■ **EXERCISE DIRECTIONS**
Return exactly the listing's lines, from its first line to the line holding "# Millimetres, +Z", ends included.
--- Begin ---
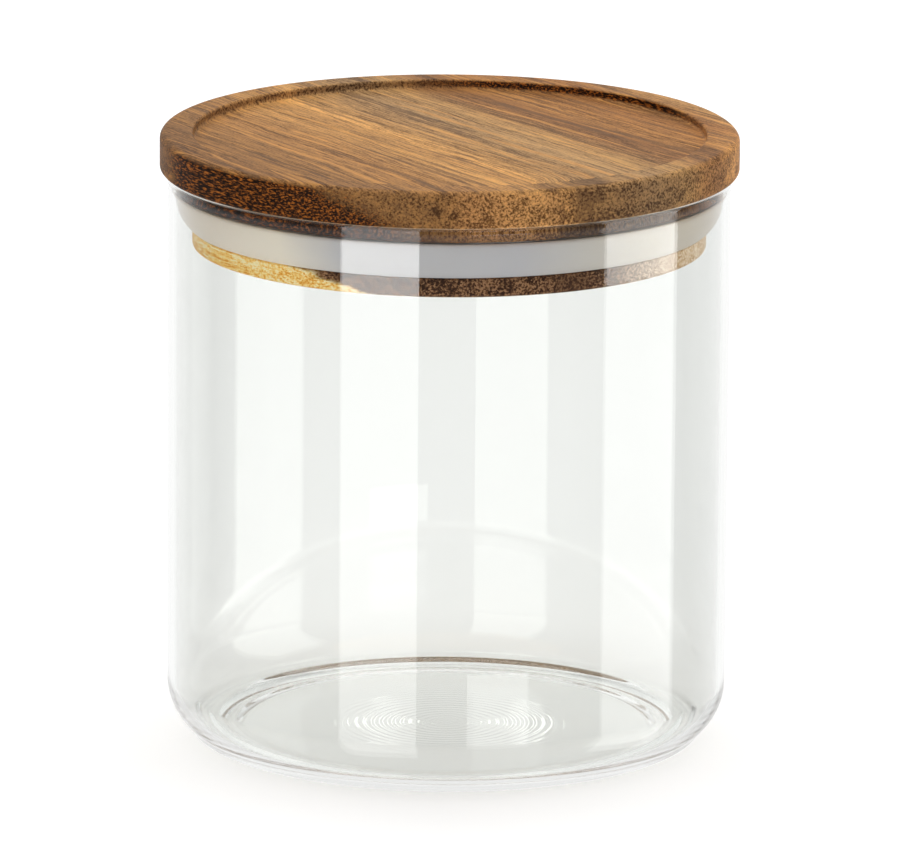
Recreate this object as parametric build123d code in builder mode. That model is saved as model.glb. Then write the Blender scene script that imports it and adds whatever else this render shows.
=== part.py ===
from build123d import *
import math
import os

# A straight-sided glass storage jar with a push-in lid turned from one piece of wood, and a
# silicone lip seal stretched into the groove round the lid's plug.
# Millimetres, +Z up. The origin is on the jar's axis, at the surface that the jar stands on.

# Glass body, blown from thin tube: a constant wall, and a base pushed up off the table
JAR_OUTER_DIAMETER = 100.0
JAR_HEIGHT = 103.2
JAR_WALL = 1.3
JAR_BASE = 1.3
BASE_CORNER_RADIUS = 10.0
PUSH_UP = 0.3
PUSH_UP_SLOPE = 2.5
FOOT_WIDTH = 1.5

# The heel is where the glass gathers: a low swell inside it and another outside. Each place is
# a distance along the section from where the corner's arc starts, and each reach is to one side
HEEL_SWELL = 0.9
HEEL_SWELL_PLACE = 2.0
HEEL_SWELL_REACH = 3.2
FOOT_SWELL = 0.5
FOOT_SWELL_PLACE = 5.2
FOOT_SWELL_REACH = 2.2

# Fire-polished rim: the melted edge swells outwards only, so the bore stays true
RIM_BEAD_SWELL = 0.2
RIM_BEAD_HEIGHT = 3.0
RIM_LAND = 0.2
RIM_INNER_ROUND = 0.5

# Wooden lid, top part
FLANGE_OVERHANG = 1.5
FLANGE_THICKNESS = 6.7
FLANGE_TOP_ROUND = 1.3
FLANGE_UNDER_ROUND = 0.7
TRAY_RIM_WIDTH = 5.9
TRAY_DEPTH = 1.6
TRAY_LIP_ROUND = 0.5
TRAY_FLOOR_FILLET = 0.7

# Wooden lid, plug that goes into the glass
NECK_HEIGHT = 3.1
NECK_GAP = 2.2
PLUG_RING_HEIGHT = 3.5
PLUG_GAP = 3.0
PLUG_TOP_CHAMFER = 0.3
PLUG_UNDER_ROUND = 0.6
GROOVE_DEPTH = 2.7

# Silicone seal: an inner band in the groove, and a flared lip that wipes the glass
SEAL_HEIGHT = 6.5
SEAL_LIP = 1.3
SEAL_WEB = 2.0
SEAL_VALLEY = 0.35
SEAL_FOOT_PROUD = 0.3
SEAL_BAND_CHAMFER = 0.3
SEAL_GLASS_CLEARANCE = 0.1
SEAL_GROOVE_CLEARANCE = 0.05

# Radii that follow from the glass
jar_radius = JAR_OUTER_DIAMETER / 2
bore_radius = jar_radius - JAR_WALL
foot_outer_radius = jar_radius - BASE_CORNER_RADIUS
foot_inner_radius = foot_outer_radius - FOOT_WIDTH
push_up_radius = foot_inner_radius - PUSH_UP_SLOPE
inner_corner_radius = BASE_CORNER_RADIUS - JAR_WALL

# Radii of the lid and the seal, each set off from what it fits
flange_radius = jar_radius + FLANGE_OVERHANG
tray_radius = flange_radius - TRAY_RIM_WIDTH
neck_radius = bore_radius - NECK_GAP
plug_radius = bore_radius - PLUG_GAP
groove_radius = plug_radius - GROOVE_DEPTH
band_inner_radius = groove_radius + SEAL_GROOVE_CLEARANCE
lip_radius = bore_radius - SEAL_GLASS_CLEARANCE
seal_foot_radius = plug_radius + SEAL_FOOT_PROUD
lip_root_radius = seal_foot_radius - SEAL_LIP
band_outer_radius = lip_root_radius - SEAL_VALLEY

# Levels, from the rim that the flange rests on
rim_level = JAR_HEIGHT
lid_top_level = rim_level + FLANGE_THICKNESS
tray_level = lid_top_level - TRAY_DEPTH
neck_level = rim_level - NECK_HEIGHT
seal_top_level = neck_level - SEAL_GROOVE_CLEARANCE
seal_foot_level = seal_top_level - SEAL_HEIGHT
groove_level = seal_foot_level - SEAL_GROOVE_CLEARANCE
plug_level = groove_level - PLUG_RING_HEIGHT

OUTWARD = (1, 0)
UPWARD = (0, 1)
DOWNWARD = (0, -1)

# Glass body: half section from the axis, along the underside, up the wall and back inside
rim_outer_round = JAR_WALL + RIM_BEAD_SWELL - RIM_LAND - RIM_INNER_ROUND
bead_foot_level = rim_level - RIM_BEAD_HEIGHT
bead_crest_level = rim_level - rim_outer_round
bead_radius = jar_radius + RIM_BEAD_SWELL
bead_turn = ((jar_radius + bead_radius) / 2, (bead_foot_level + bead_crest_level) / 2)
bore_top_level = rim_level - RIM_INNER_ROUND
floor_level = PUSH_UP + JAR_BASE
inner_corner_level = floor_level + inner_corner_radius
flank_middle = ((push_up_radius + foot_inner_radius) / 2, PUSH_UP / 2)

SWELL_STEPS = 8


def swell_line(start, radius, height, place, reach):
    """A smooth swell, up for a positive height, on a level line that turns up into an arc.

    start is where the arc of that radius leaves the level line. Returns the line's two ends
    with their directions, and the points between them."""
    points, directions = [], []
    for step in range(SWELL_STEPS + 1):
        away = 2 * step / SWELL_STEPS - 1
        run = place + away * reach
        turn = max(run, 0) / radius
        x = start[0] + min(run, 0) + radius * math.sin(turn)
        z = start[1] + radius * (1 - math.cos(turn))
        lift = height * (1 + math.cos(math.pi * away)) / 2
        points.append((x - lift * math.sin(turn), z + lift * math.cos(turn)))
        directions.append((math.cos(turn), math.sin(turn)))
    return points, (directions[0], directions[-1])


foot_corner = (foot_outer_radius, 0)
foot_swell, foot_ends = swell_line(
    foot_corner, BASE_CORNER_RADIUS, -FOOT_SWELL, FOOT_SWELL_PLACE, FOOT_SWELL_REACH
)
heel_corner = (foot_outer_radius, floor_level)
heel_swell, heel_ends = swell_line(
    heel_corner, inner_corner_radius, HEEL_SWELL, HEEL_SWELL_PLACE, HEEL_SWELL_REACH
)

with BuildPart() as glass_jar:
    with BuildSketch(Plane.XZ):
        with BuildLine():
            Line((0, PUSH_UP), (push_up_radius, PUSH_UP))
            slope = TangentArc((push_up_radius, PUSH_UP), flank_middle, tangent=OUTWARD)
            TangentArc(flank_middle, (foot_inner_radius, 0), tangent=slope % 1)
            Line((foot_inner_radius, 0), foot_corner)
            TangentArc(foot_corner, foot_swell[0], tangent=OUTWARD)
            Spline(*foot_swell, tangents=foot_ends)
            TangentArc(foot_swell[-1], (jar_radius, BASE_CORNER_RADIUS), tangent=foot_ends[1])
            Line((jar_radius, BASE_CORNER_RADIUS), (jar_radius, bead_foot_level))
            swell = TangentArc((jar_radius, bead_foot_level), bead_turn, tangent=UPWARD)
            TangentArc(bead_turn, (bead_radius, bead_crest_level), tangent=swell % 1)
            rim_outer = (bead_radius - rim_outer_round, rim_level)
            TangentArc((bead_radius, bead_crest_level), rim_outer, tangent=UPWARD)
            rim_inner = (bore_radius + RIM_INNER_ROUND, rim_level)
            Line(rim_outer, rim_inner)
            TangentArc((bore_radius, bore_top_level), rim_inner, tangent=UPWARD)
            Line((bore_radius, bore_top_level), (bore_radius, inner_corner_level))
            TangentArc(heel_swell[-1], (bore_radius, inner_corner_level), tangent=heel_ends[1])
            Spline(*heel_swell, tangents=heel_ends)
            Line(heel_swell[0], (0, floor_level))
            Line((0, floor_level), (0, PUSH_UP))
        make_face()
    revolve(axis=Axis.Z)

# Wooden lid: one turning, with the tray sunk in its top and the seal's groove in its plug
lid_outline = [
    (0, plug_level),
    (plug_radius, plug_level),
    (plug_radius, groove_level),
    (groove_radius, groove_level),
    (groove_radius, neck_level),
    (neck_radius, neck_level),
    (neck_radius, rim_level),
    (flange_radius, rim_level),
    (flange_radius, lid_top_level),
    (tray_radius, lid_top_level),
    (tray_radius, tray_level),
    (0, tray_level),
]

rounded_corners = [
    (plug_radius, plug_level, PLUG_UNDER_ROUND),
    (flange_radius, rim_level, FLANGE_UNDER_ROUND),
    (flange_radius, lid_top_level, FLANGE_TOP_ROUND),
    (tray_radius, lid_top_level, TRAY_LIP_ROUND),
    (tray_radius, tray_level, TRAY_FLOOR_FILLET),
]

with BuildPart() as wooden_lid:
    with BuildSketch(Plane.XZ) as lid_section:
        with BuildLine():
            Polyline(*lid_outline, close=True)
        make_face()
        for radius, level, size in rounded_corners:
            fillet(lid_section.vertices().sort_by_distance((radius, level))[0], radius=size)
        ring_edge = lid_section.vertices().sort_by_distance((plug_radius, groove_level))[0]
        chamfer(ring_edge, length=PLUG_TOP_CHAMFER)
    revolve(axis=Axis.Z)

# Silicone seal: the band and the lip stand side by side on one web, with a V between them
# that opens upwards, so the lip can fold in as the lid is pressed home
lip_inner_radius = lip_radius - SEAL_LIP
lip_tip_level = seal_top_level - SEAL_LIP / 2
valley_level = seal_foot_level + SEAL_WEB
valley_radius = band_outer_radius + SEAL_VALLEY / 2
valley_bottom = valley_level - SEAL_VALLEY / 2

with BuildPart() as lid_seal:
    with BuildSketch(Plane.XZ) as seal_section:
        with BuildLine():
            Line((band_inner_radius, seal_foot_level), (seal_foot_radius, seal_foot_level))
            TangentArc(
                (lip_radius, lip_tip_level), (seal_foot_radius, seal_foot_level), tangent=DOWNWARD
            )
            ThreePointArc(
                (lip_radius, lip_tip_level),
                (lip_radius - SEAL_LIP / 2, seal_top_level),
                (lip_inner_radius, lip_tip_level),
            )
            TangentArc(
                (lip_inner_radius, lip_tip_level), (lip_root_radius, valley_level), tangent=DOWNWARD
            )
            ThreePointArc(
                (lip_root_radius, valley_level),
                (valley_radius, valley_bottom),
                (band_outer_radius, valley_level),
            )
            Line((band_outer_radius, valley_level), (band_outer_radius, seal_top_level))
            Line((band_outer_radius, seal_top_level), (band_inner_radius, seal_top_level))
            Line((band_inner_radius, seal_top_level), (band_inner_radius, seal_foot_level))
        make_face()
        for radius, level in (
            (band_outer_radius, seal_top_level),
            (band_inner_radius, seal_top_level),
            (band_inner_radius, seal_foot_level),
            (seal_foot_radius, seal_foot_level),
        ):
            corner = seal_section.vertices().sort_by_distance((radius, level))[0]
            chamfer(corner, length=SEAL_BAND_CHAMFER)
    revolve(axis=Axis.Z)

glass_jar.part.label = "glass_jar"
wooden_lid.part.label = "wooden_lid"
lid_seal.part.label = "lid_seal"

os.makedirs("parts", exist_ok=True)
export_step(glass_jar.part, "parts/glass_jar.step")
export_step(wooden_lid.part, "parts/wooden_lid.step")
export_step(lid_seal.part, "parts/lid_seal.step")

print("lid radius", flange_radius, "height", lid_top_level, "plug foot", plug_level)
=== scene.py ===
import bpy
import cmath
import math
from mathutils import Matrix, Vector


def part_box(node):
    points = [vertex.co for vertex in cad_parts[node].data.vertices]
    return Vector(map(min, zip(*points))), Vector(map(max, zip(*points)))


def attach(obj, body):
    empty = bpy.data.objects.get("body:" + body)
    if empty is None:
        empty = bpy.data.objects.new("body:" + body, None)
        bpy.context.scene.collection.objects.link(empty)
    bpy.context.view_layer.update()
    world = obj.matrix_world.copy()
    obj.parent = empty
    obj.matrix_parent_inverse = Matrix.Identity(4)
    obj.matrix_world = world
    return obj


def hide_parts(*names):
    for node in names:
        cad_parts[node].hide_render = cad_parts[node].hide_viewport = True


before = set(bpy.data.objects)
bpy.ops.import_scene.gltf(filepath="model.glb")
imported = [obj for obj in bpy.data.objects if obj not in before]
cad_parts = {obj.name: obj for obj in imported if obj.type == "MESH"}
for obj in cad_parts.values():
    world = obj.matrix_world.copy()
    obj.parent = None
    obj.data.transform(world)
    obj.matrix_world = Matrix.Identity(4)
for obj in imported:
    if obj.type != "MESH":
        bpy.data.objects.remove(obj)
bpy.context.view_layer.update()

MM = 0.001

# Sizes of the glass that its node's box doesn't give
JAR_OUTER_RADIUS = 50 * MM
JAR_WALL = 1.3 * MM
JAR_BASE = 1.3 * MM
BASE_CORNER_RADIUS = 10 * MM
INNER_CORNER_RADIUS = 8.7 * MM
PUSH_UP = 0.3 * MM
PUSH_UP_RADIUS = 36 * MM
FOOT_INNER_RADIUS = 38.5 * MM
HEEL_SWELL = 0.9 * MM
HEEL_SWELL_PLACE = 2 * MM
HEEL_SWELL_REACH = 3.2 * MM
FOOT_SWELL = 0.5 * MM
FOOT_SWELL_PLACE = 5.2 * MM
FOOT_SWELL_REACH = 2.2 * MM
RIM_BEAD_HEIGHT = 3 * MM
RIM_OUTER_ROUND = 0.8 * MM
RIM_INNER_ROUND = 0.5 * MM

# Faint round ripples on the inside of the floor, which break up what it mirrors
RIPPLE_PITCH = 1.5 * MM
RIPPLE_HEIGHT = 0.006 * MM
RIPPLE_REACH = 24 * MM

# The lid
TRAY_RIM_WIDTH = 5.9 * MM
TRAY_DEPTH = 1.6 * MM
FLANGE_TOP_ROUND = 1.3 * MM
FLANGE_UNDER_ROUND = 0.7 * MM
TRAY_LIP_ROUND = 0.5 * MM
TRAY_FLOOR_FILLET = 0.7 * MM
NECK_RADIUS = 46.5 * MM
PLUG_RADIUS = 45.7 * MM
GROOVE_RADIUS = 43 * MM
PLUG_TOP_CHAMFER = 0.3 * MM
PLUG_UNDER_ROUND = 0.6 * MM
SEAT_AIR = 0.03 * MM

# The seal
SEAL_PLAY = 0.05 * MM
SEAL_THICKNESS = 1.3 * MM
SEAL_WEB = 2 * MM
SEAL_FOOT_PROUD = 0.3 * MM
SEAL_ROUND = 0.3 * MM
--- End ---
■ **ANSWER TO THIS PROBLEM**
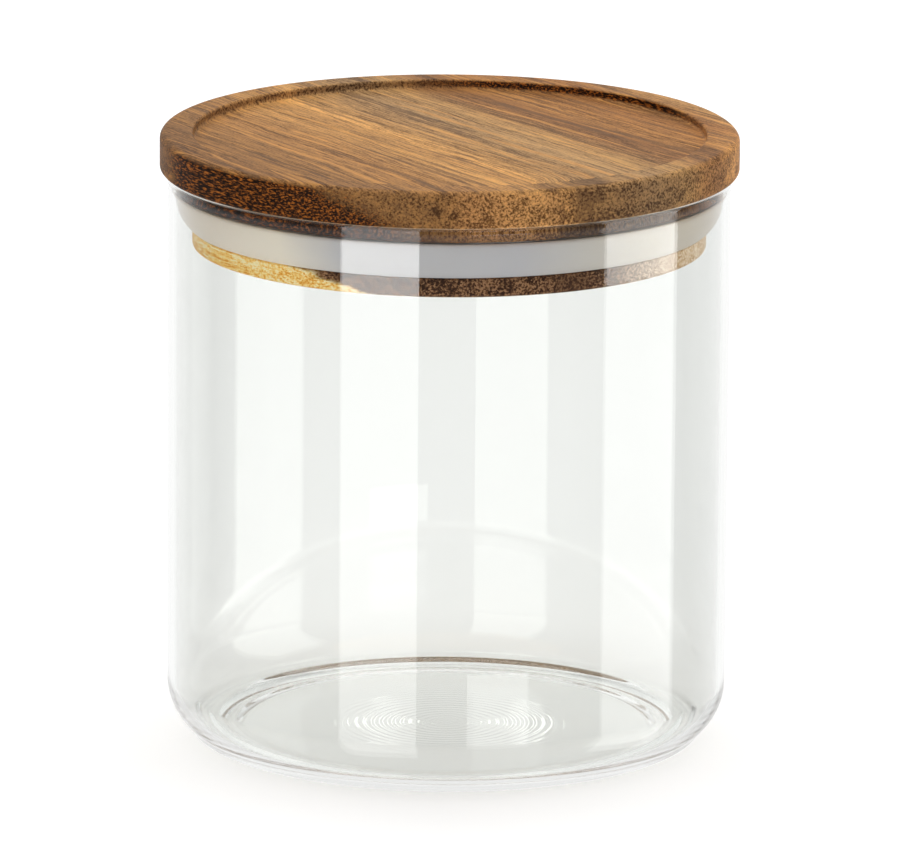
Recreate this object as parametric build123d code in builder mode. That model is saved as model.glb. Then write the Blender scene script that imports it and adds whatever else this render shows.
=== part.py ===
from build123d import *
import math
import os

# A straight-sided glass storage jar with a push-in lid turned from one piece of wood, and a
# silicone lip seal stretched into the groove round the lid's plug.
# Millimetres, +Z up. The origin is on the jar's axis, at the surface that the jar stands on.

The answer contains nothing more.